Por: Guillermo Serrano
Fue Coronado. Después de esperar décadas, a la espera que la reina -su madre- abdicara o pasara a mejor vida. Y finalmente se cumplió su fantasía de ser rey. Y parece que a sus súbditos les parece bien tener a su rey y a sus descendientes, que les cuesta unos 100 millones de dólares al año.
A la multitud, que se agolpó en Londres para ver pasar a su rey y la comitiva que le acompañaba, no le importó el frío o la lluvia que cayó todo el día. Era la fiesta y el espectáculo que no se querían perder.
Parece, de todos modos, un evento que se asemeja a las películas, por las vestimentas, el boato, los cánticos religiosos, donde se mezcla la realidad con la fantasía.
¿Es necesario todo eso, ante la falta de poder que puede tener la monarquía en ese país?
Dejemos que sea el periodista Carlos Manfroni, del periódico La Nación, quien nos ilustre y nos informe sobre detalles que no conocemos, a este lado del mundo:
“Gran Bretaña necesita reafirmar su identidad occidental frente a las sorprendentes oleadas de inmigrantes procedentes de países del mundo islámico. No hay comercio, restaurante, vagón de subte, de tren o de bus donde no se vea una asombrosa proporción de mujeres con velos que van desde la hiyab hasta el mayor rigor del chador. Sus esposos ocupan posiciones en toda la comunidad: el gobierno, los bancos, comercios minoristas y de servicios, pero sobre todo hay grandes inversores con dinero de variada procedencia.
¿Entonces la monarquía es mejor para todos? No lo parece. La democracia en los Estados Unidos –primera en el mundo moderno– deriva también de una convicción religiosa, que es la del “hombre del pacto”, propia de los puritanos que huyeron a América perseguidos por los anglicanos.
La pujanza de una sociedad que cree firmemente en el pacto es lo que afirma allí la identidad de la nación y, a su vez, la resistencia permanente del pueblo frente al gobierno, lo que fortalece a la comunidad y sus instituciones intermedias. Los pioneros del territorio angloamericano no quisieron rey, en consonancia con el sentido de una alianza en la que “solo Cristo reina”.
Son formas diferentes –casi opuestas– de afirmación de la propia identidad, en dos países que recibieron y reciben enormes oleadas migratorias.

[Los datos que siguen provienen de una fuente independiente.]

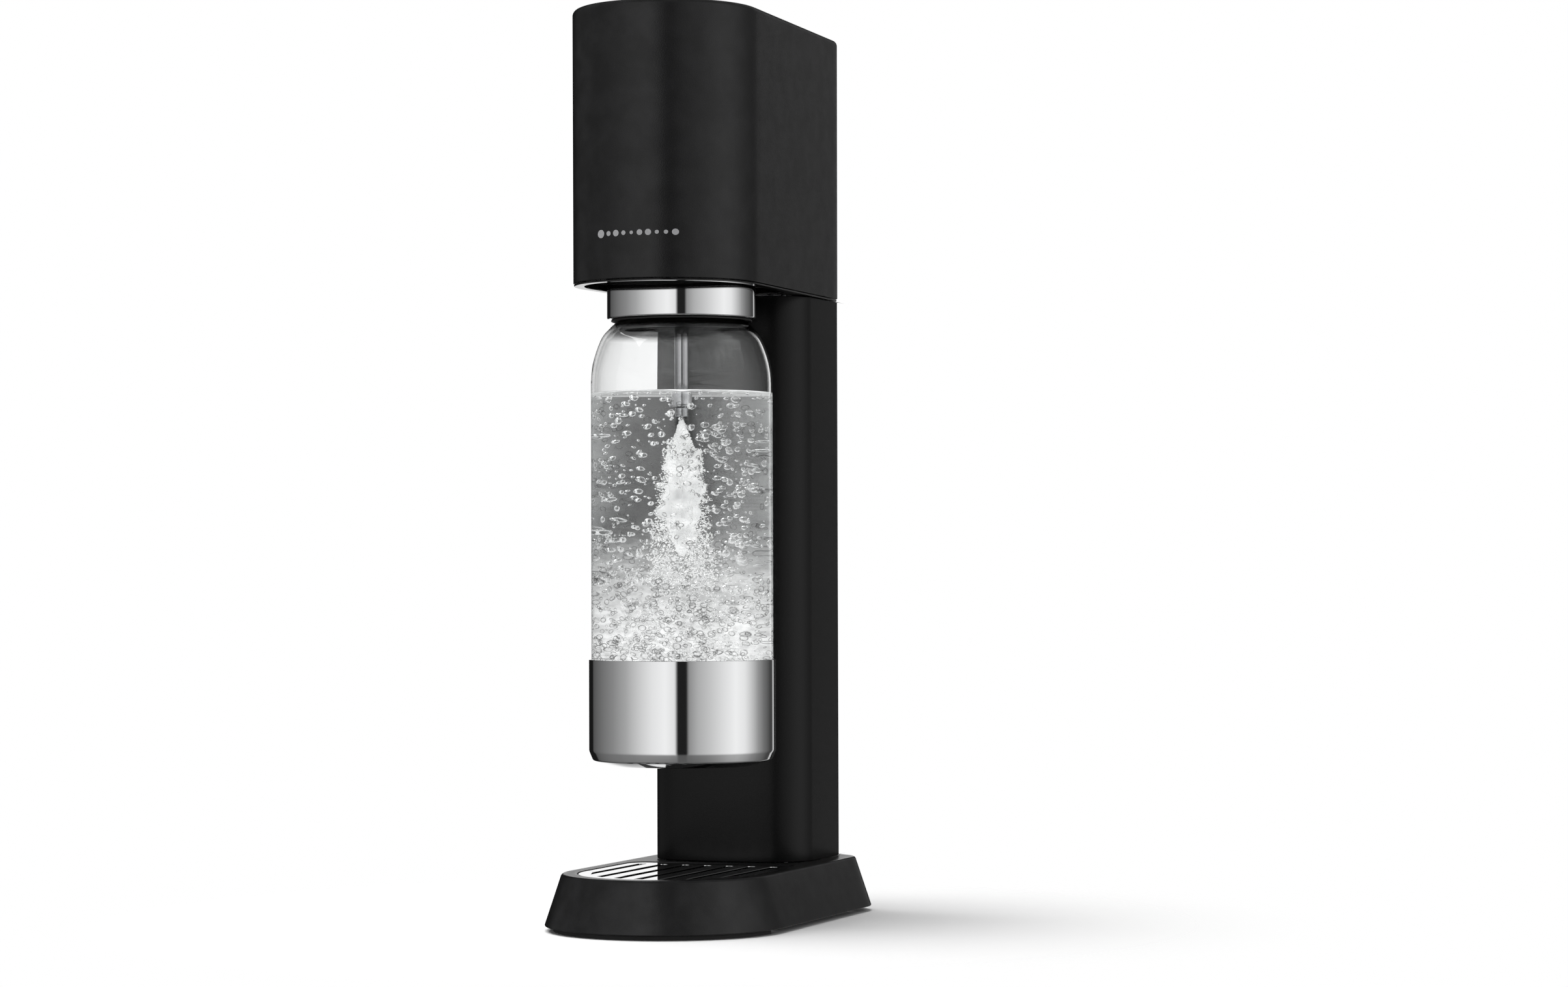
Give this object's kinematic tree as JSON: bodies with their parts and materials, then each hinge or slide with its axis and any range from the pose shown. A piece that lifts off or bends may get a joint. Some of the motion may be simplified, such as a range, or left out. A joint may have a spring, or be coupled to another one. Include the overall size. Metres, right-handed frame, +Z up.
{
  "type": "soda carbonator",
  "caption": "Countertop soda maker: tall rounded head on a column, tilting collar that holds a clear bottle, push button, gas cylinder in the column, drip tray with grille.",
  "frame": {"origin": "on the surface the machine stands on, under the middle of its bounding box", "axes": "+Z up, -Y is the front where the bottle hangs, +X is the machine's right side seen from the front"},
  "size_m": [0.1152, 0.205, 0.4307],
  "materials": {
    "satin_black": "satin moulded black with a fine grain",
    "inner_black": "plain moulded black",
    "chrome": "polished chrome plate",
    "rubber": "matt soft rubber",
    "clear_plastic": "clear moulded bottle wall",
    "steel": "plain zinc-plated steel",
    "brass": "machined brass",
    "cylinder_enamel": "gloss enamel on aluminium",
    "white_plastic": "plain moulded white"
  },
  "bodies": {
    "frame": {"base_housing": "satin_black", "base_bottom_plate": "inner_black", "front_foot": "rubber", "rear_foot_left": "rubber", "rear_foot_right": "rubber", "column_shell": "satin_black", "head_shell": "satin_black", "head_rim": "inner_black", "recess_liner": "inner_black", "chassis_plate": "steel", "button_guide": "inner_black", "button_spring": "steel", "lever_pin": "steel", "valve_block": "brass", "relief_valve": "brass", "gas_hose": "rubber", "hose_fitting": "brass", "holder_pin_left": "steel", "holder_pin_right": "steel", "handle_pin_left": "steel", "handle_pin_right": "steel", "base_screw_1": "steel", "base_screw_2": "steel", "base_screw_3": "steel", "base_screw_4": "steel", "chassis_screw_1": "steel", "chassis_screw_2": "steel", "chassis_screw_3": "steel", "chassis_screw_4": "steel", "column_screw_1": "steel", "column_screw_2": "steel", "column_screw_3": "steel", "column_screw_4": "steel", "head_screw_1": "steel", "head_screw_2": "steel", "head_screw_3": "steel", "head_screw_4": "steel"},
    "tray": {"drip_tray": "satin_black"},
    "grille": {"drip_grille": "chrome"},
    "rear_cover": {"rear_cover": "satin_black"},
    "latch": {"cover_latch": "inner_black"},
    "handle": {"cylinder_handle": "inner_black"},
    "cylinder": {"co2_cylinder": "cylinder_enamel", "cylinder_valve": "brass"},
    "button": {"carbonation_button": "satin_black"},
    "lever": {"actuator_lever": "steel"},
    "valve_pin": {"valve_pin": "steel"},
    "holder": {"bottle_collar": "inner_black", "collar_ring": "chrome", "bottle_seal": "rubber", "nozzle_head": "white_plastic", "nozzle_tube": "inner_black", "nozzle_body": "inner_black", "nozzle_tip": "steel"},
    "bottle": {"bottle_body": "clear_plastic", "bottle_base_cup": "chrome"}
  },
  "joints": [
    {"name": "button_press", "type": "slide", "parent": "frame", "child": "button", "axis": [0, 0, -1], "range_m": [0, 0.008], "stiffness_N_per_m": 500, "springref_m": -0.004, "deforming": ["button_spring"]},
    {"name": "lever_turn", "type": "hinge", "parent": "frame", "child": "lever", "pos_m": [0, 0.07855, 0.392], "axis": [1, 0, 0], "range_deg": [0, 4]},
    {"name": "valve_pin_press", "type": "slide", "parent": "frame", "child": "valve_pin", "axis": [0, 0, -1], "range_m": [0, 0.0016]},
    {"name": "holder_tilt", "type": "hinge", "parent": "frame", "child": "holder", "pos_m": [0, 0.01255, 0.314], "axis": [-1, 0, 0], "range_deg": [0, 12]},
    {"name": "bottle_drop", "type": "slide", "parent": "holder", "child": "bottle", "axis": [0, 0, -1], "range_m": [0, 0.025]},
    {"name": "tray_lift", "type": "slide", "parent": "frame", "child": "tray", "axis": [0, 0, 1], "range_m": [0, 0.012]},
    {"name": "grille_lift", "type": "slide", "parent": "tray", "child": "grille", "axis": [0, 0, 1], "range_m": [0, 0.008]},
    {"name": "cover_pull", "type": "slide", "parent": "frame", "child": "rear_cover", "axis": [0, 1, 0], "range_m": [0, 0.08]},
    {"name": "latch_press", "type": "slide", "parent": "rear_cover", "child": "latch", "axis": [0, -1, 0], "range_m": [0, 0.0025], "stiffness_N_per_m": 400, "springref_m": -0.002},
    {"name": "handle_turn", "type": "hinge", "parent": "frame", "child": "handle", "pos_m": [0, 0.07255, 0.286], "axis": [1, 0, 0], "range_deg": [0, 70.2]},
    {"name": "cylinder_drop", "type": "slide", "parent": "frame", "child": "cylinder", "axis": [0, 0, -1], "range_m": [0, 0.0063]}
  ],
  "couplings": [
    {"joint": "lever_turn", "follows": "button_press", "rad_per_m": 8.6207},
    {"joint": "valve_pin_press", "follows": "button_press", "ratio": 0.1966},
    {"joint": "handle_turn", "follows": "cover_pull", "rad_per_m": 15.27},
    {"joint": "cylinder_drop", "follows": "cover_pull", "ratio": 0.0775}
  ]
}
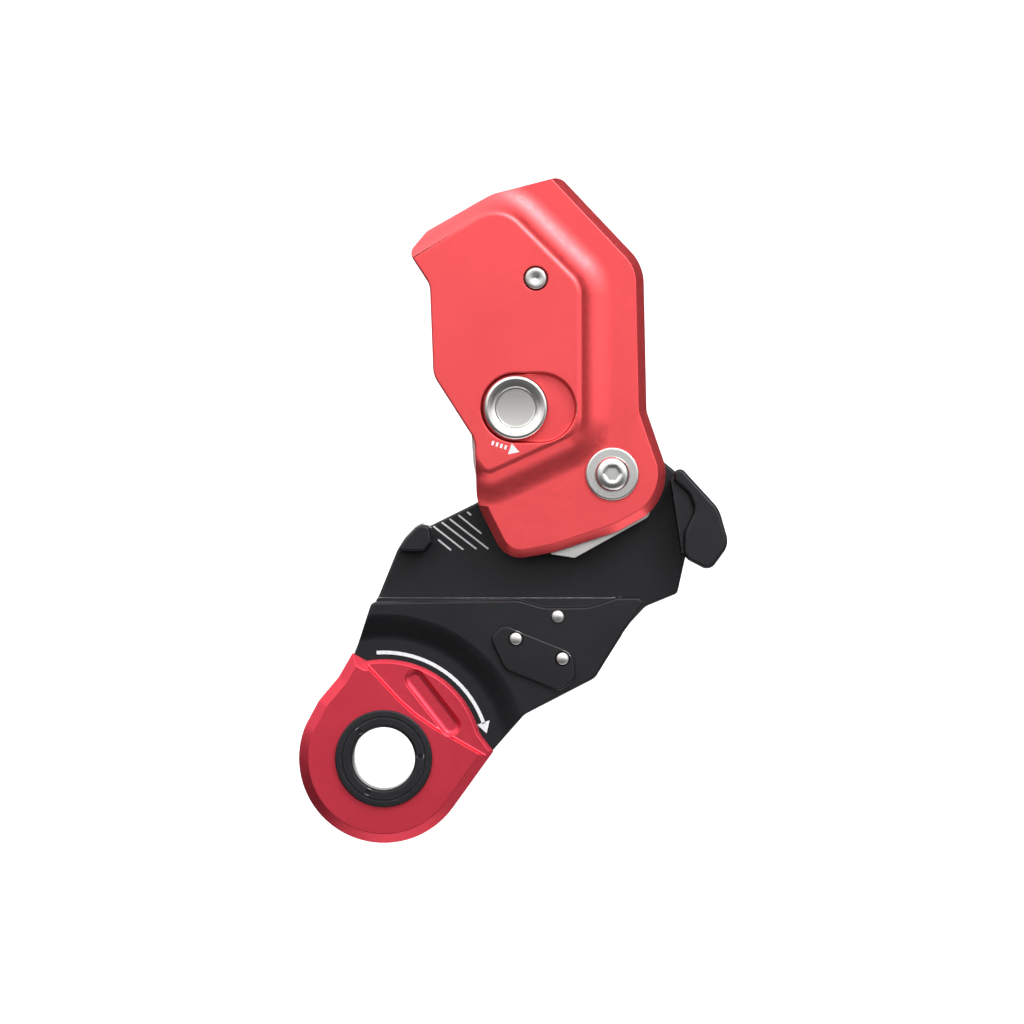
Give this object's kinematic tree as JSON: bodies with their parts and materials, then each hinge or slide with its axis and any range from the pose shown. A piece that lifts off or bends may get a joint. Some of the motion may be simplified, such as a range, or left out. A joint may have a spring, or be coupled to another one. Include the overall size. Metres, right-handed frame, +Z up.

Domingo 8 en la capital inglesa. Las familias salieron a las calles e instalaron allí largas mesas, de aproximadamente una cuadra de largo cada una, para compartir el almuerzo. No se conocen entre sí –al menos no todos–, pero el país está de fiesta por la coronación. Es una tradición que lleva el nombre de “gran almuerzo”, solo comparable, por su magnitud y la pasión que despierta, al Día de Acción de Gracias en los Estados Unidos. En ambos casos, una fiesta patriótica en la que se reúne la gran familia, y todos juntos, dan gracias a Dios por su nación”.
Nosotros, en el continente americano, nos liberamos de poderes monárquicos hace tres siglos y no deseamos pertenecer a un sistema donde una familia se eterniza en el poder y se lo pasan, unos a otros, como si se tratara de un pasatiempo.
Pero no le vamos a negar a los británicos su tradición y sus costumbres, como esperamos, que ellos tampoco interfieran con las nuestras, donde creemos y apoyamos nuestros sistemas democráticos, con sus imperfecciones y virtudes, como la mejor forma de gobierno político.
Mas de 20 millones de personas vieron por televisión la coronación de Carlos III. Nos imaginamos que alrededor del mundo hubo igual o mayor número de personas que suspiraron, creyendo por un instante que a sus países les haría bien tener un rey. Como lo dijo el poeta, los sueños, sueños son. Y confiamos que eso siga así, para los que desean soñar. Nosotros no nos contamos entre ellos.